Exercise details => Every line from the first one to the line containing "bpy.context.scene.world = world" should be echoed exactly; leave out the rest.

Data listing =>
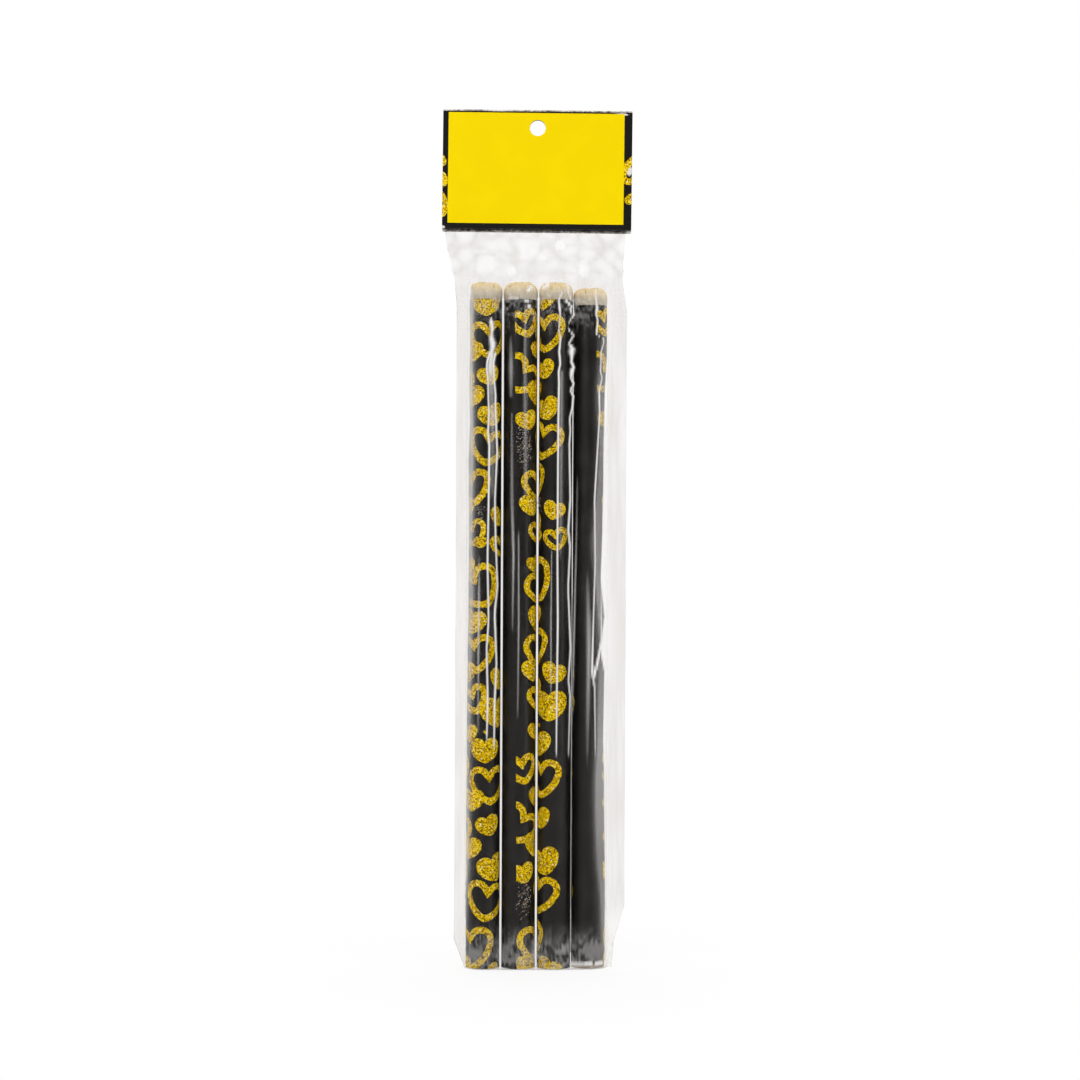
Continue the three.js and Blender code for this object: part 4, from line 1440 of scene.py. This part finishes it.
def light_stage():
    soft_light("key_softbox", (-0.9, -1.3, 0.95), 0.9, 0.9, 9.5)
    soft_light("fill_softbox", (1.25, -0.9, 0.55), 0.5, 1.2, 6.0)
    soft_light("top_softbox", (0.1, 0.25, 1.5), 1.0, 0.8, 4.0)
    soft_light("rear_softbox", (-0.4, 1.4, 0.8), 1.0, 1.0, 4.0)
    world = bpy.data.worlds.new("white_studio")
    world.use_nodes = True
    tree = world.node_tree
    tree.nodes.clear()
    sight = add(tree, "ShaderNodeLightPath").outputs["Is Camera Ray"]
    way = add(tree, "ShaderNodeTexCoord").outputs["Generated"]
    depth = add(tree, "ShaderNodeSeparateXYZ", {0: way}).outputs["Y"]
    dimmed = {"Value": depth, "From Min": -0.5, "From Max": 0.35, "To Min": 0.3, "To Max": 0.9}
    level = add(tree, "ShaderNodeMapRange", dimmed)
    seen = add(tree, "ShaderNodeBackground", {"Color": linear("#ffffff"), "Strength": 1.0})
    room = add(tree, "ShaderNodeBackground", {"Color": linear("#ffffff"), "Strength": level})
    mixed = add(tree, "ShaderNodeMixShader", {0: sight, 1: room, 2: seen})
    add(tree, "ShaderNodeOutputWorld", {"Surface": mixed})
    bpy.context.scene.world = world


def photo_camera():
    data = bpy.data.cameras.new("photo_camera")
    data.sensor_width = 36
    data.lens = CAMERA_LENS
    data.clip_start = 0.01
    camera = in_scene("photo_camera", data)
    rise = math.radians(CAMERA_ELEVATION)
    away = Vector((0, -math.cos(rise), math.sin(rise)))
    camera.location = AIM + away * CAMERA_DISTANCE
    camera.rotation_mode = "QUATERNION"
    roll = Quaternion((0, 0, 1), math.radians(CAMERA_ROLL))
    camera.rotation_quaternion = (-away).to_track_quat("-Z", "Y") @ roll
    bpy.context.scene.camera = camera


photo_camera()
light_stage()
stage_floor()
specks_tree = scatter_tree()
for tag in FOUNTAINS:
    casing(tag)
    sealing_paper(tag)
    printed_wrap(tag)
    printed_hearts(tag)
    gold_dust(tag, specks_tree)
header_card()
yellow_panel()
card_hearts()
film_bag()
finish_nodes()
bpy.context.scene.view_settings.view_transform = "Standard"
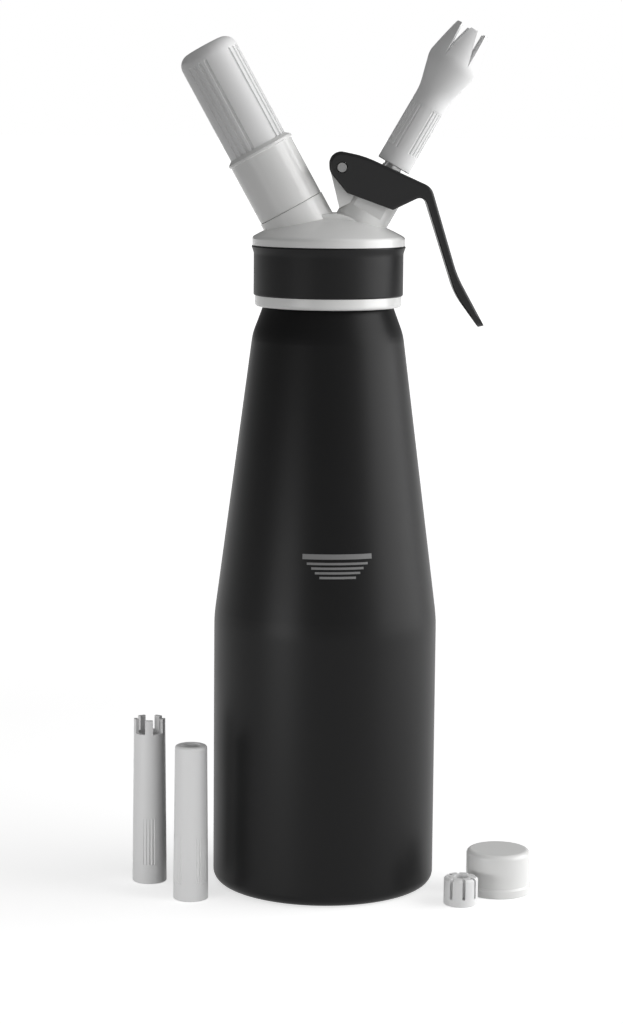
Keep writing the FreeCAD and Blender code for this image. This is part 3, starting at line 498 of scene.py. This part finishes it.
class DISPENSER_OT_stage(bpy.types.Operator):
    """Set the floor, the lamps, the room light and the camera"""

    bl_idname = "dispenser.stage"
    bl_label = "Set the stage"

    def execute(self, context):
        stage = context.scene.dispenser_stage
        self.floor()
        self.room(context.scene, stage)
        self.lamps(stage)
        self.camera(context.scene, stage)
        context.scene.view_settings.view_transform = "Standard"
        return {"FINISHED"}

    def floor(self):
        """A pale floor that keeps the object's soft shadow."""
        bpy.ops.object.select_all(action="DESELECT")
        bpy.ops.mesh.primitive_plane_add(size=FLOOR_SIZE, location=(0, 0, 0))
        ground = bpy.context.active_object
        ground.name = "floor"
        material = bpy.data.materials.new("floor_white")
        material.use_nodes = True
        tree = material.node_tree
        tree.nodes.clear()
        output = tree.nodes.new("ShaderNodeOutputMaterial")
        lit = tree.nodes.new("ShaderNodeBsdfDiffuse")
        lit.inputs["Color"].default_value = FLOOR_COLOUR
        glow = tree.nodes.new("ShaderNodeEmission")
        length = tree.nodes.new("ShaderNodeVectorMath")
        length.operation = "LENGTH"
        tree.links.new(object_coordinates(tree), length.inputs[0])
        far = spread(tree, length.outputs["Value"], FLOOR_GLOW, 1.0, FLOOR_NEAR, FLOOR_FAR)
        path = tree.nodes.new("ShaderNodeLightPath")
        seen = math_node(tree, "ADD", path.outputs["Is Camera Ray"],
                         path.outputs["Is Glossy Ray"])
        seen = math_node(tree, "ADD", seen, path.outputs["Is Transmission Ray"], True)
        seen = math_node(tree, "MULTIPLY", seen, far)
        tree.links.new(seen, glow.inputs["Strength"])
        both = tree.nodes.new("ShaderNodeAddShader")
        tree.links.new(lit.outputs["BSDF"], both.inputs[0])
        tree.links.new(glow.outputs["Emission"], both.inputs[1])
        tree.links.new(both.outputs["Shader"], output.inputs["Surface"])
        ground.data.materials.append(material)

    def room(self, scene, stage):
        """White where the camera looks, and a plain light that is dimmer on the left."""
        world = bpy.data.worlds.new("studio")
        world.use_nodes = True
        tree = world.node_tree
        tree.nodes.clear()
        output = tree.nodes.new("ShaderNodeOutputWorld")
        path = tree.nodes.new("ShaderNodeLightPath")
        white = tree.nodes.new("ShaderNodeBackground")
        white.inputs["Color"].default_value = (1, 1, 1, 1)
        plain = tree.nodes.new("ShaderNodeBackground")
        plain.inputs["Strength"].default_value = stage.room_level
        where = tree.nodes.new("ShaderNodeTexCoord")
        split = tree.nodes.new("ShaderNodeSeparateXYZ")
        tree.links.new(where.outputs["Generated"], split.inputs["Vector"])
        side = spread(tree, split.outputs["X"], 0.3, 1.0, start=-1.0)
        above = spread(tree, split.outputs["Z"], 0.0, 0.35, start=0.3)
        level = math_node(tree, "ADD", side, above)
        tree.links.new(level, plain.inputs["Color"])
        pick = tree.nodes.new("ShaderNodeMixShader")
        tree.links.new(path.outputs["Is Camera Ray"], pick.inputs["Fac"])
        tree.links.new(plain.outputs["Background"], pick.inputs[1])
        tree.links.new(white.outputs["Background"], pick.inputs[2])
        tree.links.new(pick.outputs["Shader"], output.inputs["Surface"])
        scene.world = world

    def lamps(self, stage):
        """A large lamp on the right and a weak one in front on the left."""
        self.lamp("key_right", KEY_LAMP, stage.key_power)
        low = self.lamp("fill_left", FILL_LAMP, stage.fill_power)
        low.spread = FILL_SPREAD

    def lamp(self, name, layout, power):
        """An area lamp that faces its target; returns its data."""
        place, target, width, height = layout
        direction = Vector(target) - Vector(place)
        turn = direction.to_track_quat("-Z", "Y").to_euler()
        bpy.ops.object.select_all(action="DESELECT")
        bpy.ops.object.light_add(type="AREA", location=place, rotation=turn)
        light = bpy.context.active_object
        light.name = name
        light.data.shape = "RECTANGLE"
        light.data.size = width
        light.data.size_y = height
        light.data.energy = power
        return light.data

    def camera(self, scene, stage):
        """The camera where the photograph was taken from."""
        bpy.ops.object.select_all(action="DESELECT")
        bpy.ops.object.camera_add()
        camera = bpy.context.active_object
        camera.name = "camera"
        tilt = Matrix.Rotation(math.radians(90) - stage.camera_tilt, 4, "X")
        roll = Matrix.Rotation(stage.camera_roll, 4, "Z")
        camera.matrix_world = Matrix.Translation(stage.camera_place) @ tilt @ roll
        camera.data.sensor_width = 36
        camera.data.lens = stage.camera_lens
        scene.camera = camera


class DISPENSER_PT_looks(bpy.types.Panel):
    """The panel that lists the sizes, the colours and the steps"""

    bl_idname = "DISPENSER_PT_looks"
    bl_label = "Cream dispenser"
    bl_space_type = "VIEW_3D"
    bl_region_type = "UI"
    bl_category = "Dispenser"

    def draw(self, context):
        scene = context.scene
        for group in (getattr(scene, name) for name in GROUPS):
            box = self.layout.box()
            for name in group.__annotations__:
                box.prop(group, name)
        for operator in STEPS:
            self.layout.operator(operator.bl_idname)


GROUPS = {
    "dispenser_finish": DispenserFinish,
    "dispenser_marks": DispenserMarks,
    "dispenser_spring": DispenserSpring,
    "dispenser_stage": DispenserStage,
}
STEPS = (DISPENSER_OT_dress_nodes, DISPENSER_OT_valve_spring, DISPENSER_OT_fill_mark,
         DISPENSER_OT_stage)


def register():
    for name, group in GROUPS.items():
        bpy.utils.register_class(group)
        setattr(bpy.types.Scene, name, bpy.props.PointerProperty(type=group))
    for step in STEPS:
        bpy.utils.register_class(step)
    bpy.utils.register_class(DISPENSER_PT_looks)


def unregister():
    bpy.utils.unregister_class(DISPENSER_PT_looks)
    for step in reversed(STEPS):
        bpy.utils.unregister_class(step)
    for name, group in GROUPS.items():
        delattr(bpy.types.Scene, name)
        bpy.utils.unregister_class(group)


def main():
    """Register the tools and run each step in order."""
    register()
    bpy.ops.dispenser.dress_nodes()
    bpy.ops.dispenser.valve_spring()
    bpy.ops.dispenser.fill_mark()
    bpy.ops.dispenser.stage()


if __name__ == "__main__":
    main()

Exercise result =>
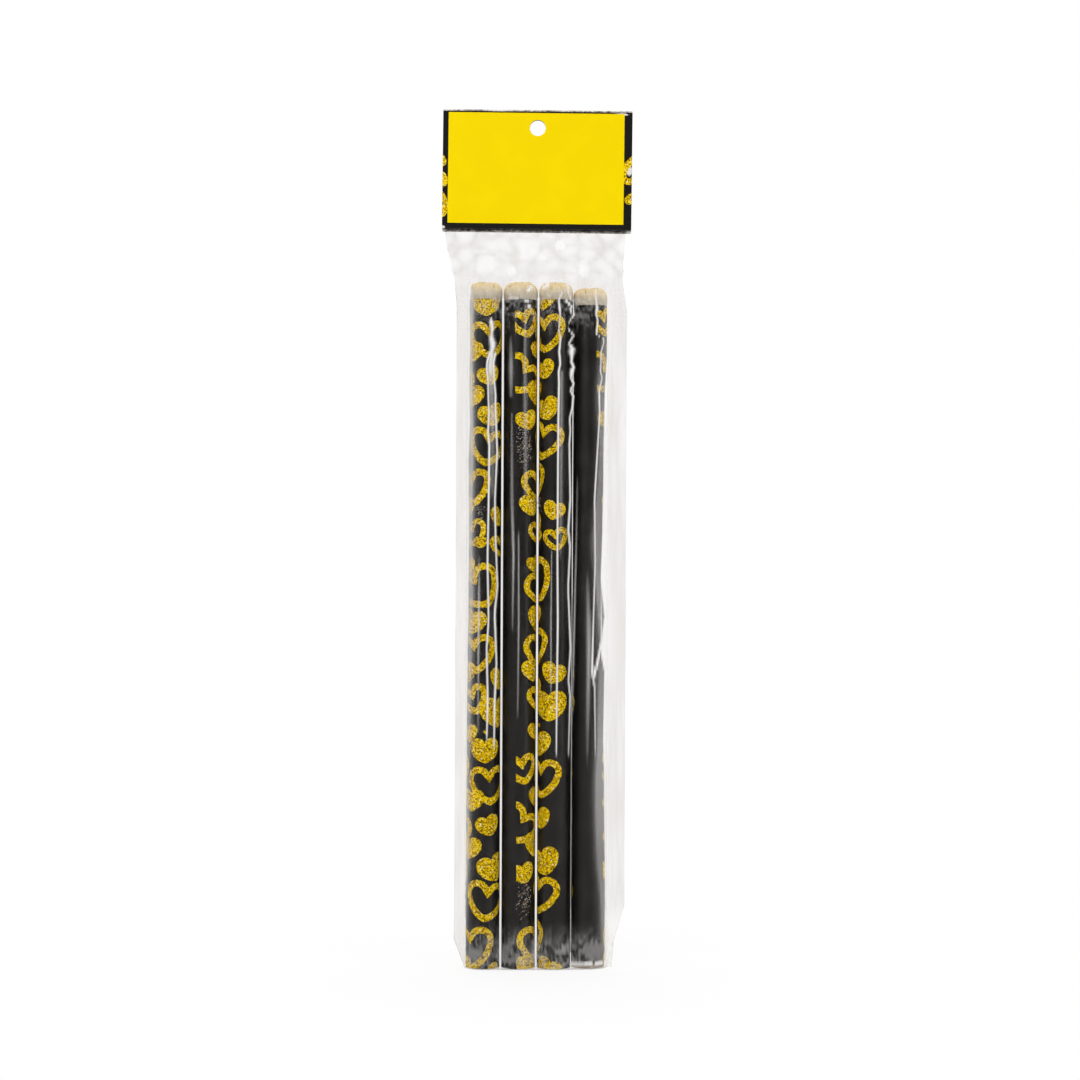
Continue the three.js and Blender code for this object: part 4, from line 1440 of scene.py. This part finishes it.
def light_stage():
    soft_light("key_softbox", (-0.9, -1.3, 0.95), 0.9, 0.9, 9.5)
    soft_light("fill_softbox", (1.25, -0.9, 0.55), 0.5, 1.2, 6.0)
    soft_light("top_softbox", (0.1, 0.25, 1.5), 1.0, 0.8, 4.0)
    soft_light("rear_softbox", (-0.4, 1.4, 0.8), 1.0, 1.0, 4.0)
    world = bpy.data.worlds.new("white_studio")
    world.use_nodes = True
    tree = world.node_tree
    tree.nodes.clear()
    sight = add(tree, "ShaderNodeLightPath").outputs["Is Camera Ray"]
    way = add(tree, "ShaderNodeTexCoord").outputs["Generated"]
    depth = add(tree, "ShaderNodeSeparateXYZ", {0: way}).outputs["Y"]
    dimmed = {"Value": depth, "From Min": -0.5, "From Max": 0.35, "To Min": 0.3, "To Max": 0.9}
    level = add(tree, "ShaderNodeMapRange", dimmed)
    seen = add(tree, "ShaderNodeBackground", {"Color": linear("#ffffff"), "Strength": 1.0})
    room = add(tree, "ShaderNodeBackground", {"Color": linear("#ffffff"), "Strength": level})
    mixed = add(tree, "ShaderNodeMixShader", {0: sight, 1: room, 2: seen})
    add(tree, "ShaderNodeOutputWorld", {"Surface": mixed})
    bpy.context.scene.world = world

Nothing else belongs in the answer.